Data type Number of appearances in the text
Times 5
URLs 5
Dates 7
Underscores 177
Extra Credit: Count A

Count B 3850

1099


Grading Rubric (60 points)
This rubric does not show all the ways you can lose points.
6 points for creating tests for find_time (2 points per test case, up to a max of 6 points)
9 points for correctly implementing find_time
6 points for creating tests for find_urls (2 points per test case, up to a max of 6 points)
9 points for correctly implementing find_urls
6 points for creating tests for find_dates (2 points per test case, up to a max of 6 points)
9 points for correctly implementing find_dates
6 points for creating tests for find_underscore (2 points per test case, up to a max of 6 points) 9 points for correctly implementing find_underscore

Extra Credit (3 points):

Write a function count_char(string_list, char) to return a count of the number of times a specified character appears in a file. It should match the character when it starts or ends a word (It should not match any characters in the middle of a word).
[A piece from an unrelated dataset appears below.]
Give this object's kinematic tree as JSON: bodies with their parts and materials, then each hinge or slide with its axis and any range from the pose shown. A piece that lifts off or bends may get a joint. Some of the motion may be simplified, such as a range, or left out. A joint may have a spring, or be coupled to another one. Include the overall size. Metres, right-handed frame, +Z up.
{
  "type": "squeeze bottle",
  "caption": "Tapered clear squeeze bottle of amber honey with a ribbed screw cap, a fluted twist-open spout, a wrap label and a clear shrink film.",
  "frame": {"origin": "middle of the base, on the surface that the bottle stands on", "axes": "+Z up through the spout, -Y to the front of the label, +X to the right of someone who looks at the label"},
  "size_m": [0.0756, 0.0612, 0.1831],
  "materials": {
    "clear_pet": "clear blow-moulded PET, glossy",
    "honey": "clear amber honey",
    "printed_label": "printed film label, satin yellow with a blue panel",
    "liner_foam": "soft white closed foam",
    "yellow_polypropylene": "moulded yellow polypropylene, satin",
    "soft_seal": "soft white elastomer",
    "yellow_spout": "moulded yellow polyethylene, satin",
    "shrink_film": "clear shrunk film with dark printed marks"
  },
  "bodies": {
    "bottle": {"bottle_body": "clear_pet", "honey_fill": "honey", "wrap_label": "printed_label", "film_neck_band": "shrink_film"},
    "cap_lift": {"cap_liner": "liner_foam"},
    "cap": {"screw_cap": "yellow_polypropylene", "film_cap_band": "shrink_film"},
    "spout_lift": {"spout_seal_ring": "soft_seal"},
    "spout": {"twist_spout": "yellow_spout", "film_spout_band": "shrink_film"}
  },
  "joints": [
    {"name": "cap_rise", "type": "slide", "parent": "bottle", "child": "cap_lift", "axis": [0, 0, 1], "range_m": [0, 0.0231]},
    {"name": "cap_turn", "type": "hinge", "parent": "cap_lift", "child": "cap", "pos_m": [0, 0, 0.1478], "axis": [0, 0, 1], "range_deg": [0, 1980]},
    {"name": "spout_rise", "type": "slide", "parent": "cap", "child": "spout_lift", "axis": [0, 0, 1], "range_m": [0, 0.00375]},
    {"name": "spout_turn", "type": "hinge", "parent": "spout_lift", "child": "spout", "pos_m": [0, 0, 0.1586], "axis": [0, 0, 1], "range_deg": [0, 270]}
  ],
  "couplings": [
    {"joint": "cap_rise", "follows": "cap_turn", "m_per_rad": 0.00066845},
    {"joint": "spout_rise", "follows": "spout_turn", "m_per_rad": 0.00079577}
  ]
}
For example, if called with “a” it should match “Apple”, “pasta”, "away", "Along", but not “farewell”. Make sure to account for punctuation (e.g ‘,’ ‘?’) in your regular expression. You MUST use a regular expression to earn credit for this part.

(We will not be checking if you make tests for the extra credit, but feel free to write your own tests if it will help you complete this problem!)